:: Exercise details ::
Copy out the lines of the records below, and only those lines, from the one with "back_housing();" through the one with "obj.matrix_world = Matrix.Identity(4)", exactly as they appear.

:: Supplied data ::
## Start
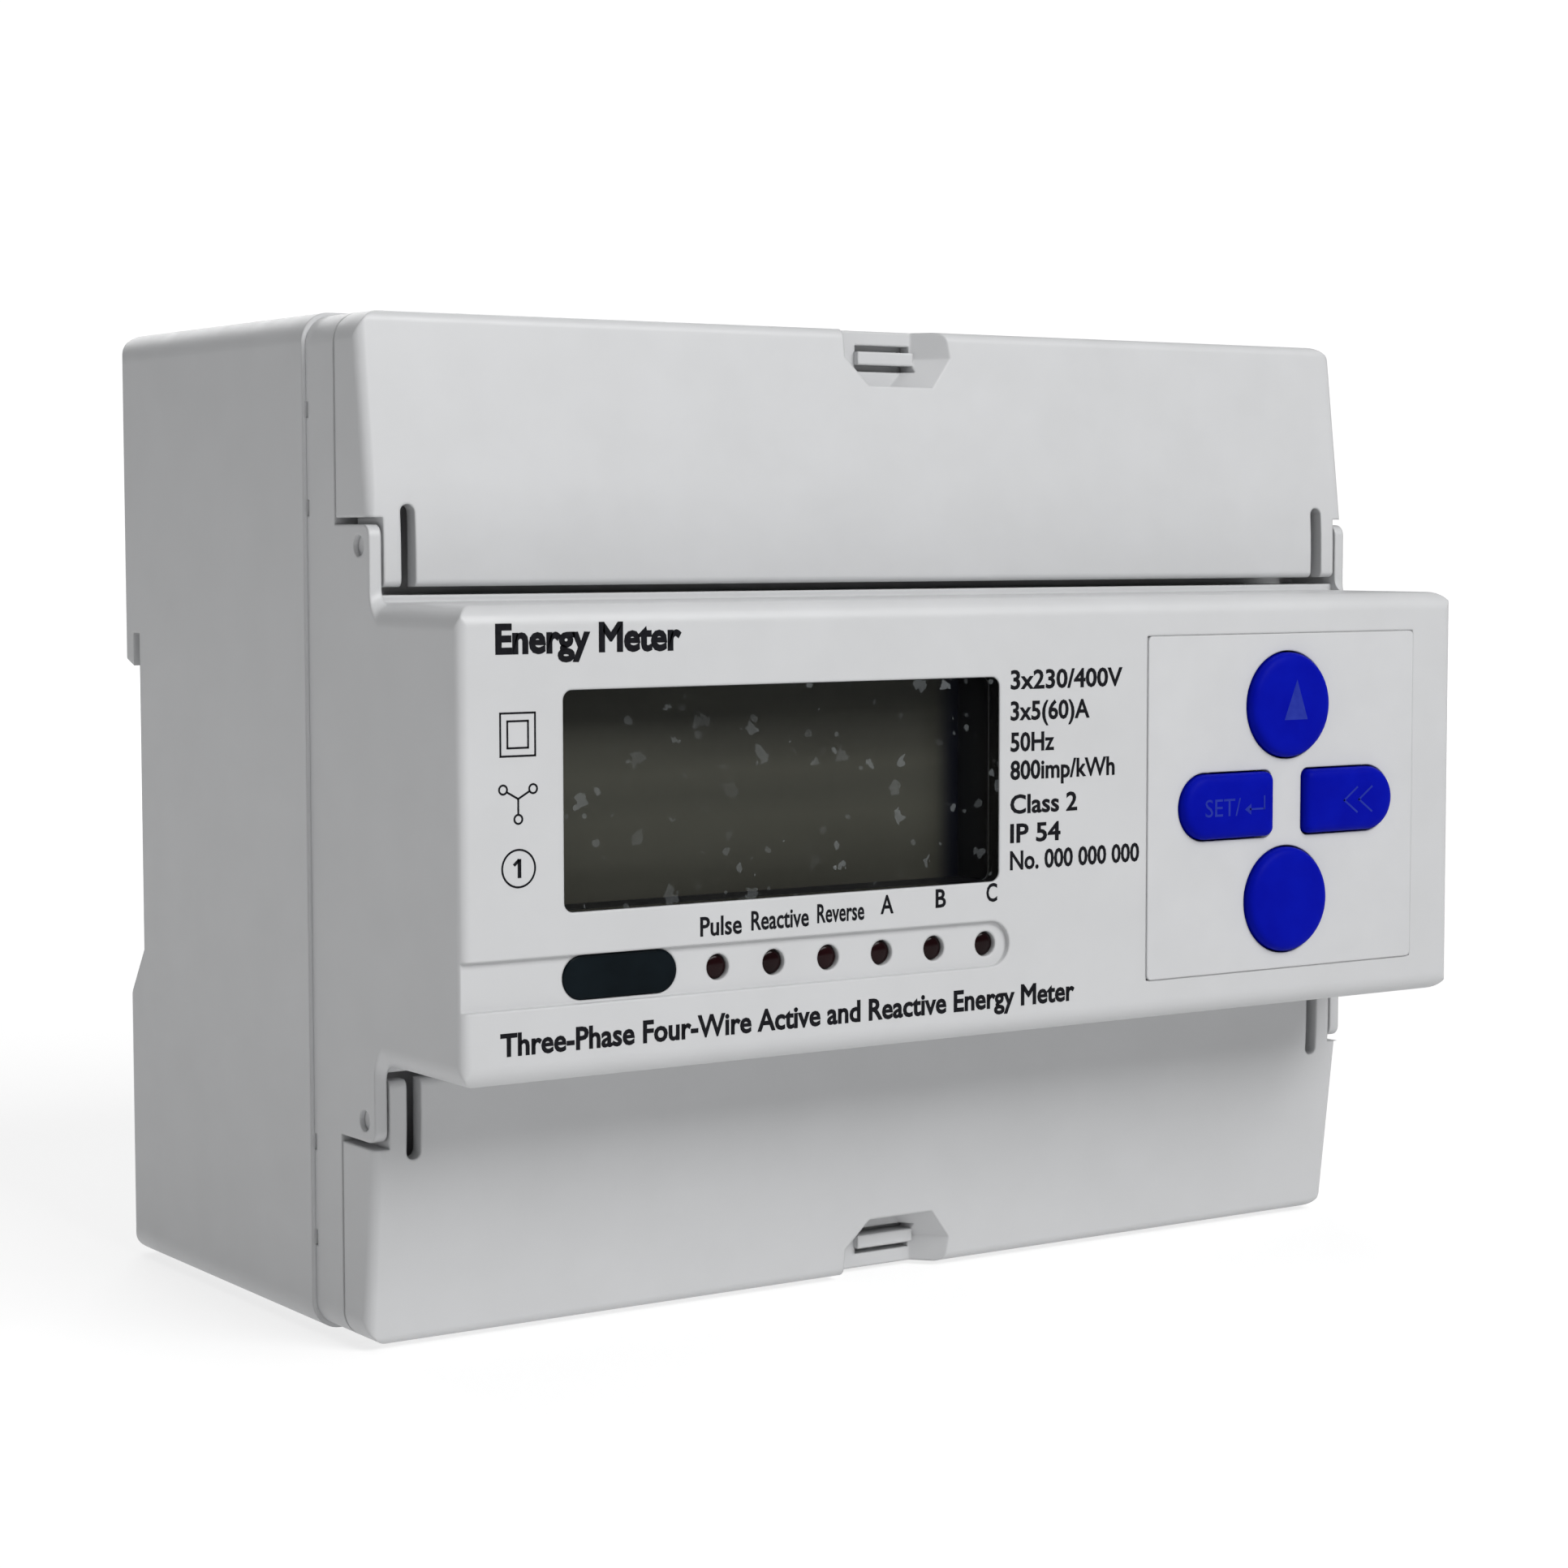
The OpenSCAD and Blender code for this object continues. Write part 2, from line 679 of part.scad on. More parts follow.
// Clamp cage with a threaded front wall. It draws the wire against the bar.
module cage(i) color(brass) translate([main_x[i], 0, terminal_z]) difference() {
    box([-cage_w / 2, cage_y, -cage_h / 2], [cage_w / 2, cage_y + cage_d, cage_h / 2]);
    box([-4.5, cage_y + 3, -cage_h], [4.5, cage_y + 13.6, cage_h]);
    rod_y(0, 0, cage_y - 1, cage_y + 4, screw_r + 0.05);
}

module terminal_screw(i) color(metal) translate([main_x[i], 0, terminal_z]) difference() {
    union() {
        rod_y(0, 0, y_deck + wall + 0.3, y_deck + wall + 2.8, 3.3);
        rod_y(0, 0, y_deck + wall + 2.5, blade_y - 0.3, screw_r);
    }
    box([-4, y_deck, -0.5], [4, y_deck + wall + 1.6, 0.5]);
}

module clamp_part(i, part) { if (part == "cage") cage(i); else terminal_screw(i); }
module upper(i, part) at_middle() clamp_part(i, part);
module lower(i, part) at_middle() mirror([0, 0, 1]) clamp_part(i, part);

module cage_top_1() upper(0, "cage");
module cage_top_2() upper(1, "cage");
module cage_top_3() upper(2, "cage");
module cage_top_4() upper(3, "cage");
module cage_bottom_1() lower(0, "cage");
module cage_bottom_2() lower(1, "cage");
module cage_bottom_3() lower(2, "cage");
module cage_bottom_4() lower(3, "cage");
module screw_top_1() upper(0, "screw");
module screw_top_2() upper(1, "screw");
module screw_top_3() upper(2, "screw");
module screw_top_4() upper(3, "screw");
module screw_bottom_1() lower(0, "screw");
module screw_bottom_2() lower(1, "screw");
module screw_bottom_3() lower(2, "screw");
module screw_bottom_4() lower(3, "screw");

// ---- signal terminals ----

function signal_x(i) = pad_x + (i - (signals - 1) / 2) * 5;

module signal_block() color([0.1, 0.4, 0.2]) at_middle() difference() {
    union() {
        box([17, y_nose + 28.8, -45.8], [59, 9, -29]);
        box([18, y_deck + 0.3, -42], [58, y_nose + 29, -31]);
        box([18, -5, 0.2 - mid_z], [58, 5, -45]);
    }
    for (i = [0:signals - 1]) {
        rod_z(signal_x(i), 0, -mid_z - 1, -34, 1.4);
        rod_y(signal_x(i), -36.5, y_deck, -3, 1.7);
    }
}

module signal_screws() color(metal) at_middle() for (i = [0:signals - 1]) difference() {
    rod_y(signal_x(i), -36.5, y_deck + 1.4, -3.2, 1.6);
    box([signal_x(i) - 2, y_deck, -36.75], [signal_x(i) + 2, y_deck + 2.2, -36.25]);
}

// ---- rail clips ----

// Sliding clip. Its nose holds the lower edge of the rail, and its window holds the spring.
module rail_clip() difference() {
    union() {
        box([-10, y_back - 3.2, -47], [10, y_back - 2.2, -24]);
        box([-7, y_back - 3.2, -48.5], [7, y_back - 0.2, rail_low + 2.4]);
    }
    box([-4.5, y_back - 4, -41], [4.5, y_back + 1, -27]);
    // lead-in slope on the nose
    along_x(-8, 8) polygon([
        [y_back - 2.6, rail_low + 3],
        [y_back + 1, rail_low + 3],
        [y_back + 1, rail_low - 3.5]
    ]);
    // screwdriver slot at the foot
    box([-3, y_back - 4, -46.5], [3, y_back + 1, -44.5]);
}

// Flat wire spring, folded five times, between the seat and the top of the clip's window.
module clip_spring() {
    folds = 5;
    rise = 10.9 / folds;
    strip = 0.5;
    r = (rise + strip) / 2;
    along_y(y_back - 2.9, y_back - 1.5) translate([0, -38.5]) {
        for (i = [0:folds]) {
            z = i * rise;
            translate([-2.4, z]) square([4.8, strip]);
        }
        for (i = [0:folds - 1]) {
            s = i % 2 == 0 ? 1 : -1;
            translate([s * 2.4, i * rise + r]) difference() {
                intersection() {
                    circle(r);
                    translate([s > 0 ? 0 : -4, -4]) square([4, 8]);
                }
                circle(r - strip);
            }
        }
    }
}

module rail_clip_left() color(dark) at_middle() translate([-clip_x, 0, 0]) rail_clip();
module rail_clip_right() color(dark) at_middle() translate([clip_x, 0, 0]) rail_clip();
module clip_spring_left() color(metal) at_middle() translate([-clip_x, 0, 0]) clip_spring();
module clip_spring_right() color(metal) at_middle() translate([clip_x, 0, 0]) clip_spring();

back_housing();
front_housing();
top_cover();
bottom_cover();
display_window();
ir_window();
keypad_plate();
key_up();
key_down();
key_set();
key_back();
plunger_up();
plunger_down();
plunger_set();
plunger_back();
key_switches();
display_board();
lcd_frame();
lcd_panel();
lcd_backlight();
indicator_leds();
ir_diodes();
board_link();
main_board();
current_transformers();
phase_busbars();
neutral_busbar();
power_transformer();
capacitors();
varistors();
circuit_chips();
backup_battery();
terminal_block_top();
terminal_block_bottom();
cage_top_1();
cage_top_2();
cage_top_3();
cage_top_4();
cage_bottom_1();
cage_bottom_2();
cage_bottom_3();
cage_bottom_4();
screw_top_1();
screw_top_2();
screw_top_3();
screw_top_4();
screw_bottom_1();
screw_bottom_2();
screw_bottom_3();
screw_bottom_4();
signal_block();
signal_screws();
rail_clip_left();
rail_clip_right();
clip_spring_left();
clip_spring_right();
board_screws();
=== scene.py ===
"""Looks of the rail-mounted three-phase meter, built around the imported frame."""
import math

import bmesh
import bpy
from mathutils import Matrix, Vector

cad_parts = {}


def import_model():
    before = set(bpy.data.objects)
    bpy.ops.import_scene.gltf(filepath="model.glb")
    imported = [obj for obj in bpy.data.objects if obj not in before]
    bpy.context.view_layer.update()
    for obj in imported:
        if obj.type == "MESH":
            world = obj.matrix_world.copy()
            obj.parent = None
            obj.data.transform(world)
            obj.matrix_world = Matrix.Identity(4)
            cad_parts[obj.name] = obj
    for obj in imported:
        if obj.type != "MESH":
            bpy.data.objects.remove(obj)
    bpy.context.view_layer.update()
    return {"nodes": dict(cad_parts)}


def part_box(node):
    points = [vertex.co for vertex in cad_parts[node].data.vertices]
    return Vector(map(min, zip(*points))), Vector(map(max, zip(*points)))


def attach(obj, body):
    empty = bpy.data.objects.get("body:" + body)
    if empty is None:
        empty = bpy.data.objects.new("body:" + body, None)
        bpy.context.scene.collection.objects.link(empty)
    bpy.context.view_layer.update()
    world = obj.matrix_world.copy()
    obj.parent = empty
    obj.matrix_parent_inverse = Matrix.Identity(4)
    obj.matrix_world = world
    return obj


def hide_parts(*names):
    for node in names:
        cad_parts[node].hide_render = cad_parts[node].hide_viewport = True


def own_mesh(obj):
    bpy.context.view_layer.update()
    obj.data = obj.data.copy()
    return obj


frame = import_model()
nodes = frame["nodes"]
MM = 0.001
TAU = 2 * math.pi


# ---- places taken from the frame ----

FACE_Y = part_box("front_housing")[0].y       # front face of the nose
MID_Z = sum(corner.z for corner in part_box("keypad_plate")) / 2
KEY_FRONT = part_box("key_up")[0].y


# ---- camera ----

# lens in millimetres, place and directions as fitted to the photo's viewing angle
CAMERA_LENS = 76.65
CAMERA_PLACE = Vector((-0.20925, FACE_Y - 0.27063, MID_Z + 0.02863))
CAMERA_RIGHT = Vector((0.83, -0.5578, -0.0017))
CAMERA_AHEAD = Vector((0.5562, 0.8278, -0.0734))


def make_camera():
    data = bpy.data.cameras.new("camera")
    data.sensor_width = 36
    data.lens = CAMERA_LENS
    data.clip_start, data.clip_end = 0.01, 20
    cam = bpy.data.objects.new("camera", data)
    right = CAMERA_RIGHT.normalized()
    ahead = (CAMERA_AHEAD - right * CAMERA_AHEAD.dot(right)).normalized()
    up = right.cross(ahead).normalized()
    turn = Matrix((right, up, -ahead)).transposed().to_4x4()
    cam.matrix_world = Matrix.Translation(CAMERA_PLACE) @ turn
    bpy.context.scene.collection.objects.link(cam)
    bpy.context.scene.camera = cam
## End
## Start
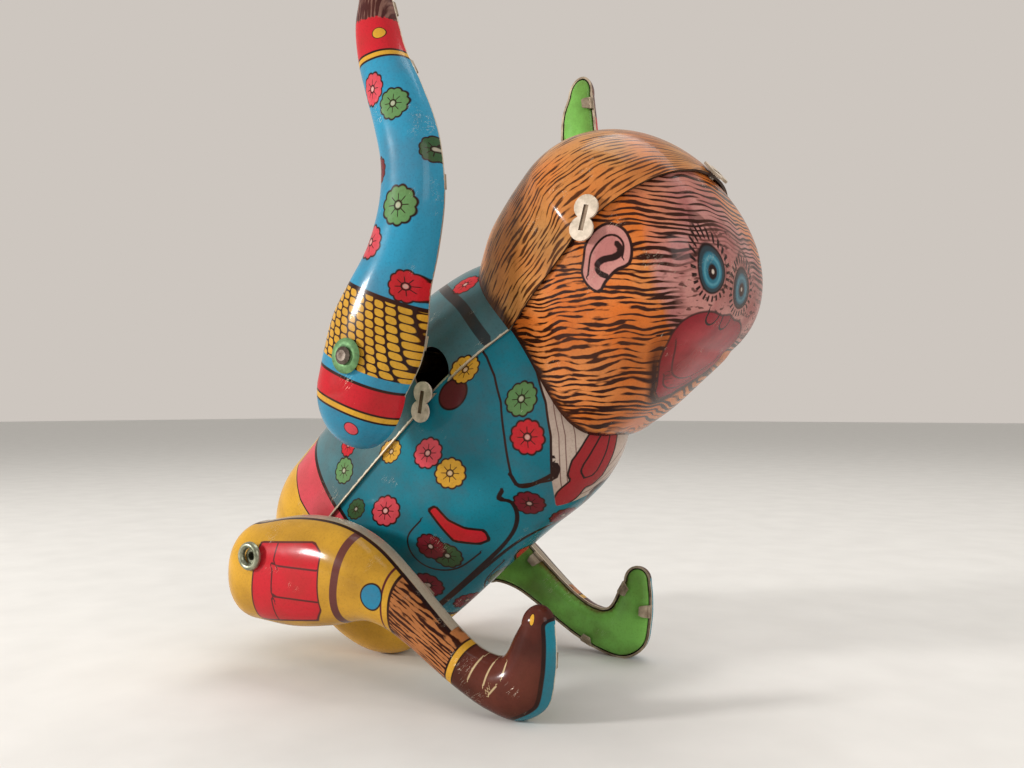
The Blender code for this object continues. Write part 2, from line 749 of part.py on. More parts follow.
## End
:: Completed exercise ::
back_housing();
front_housing();
top_cover();
bottom_cover();
display_window();
ir_window();
keypad_plate();
key_up();
key_down();
key_set();
key_back();
plunger_up();
plunger_down();
plunger_set();
plunger_back();
key_switches();
display_board();
lcd_frame();
lcd_panel();
lcd_backlight();
indicator_leds();
ir_diodes();
board_link();
main_board();
current_transformers();
phase_busbars();
neutral_busbar();
power_transformer();
capacitors();
varistors();
circuit_chips();
backup_battery();
terminal_block_top();
terminal_block_bottom();
cage_top_1();
cage_top_2();
cage_top_3();
cage_top_4();
cage_bottom_1();
cage_bottom_2();
cage_bottom_3();
cage_bottom_4();
screw_top_1();
screw_top_2();
screw_top_3();
screw_top_4();
screw_bottom_1();
screw_bottom_2();
screw_bottom_3();
screw_bottom_4();
signal_block();
signal_screws();
rail_clip_left();
rail_clip_right();
clip_spring_left();
clip_spring_right();
board_screws();
=== scene.py ===
"""Looks of the rail-mounted three-phase meter, built around the imported frame."""
import math

import bmesh
import bpy
from mathutils import Matrix, Vector

cad_parts = {}


def import_model():
    before = set(bpy.data.objects)
    bpy.ops.import_scene.gltf(filepath="model.glb")
    imported = [obj for obj in bpy.data.objects if obj not in before]
    bpy.context.view_layer.update()
    for obj in imported:
        if obj.type == "MESH":
            world = obj.matrix_world.copy()
            obj.parent = None
            obj.data.transform(world)
            obj.matrix_world = Matrix.Identity(4)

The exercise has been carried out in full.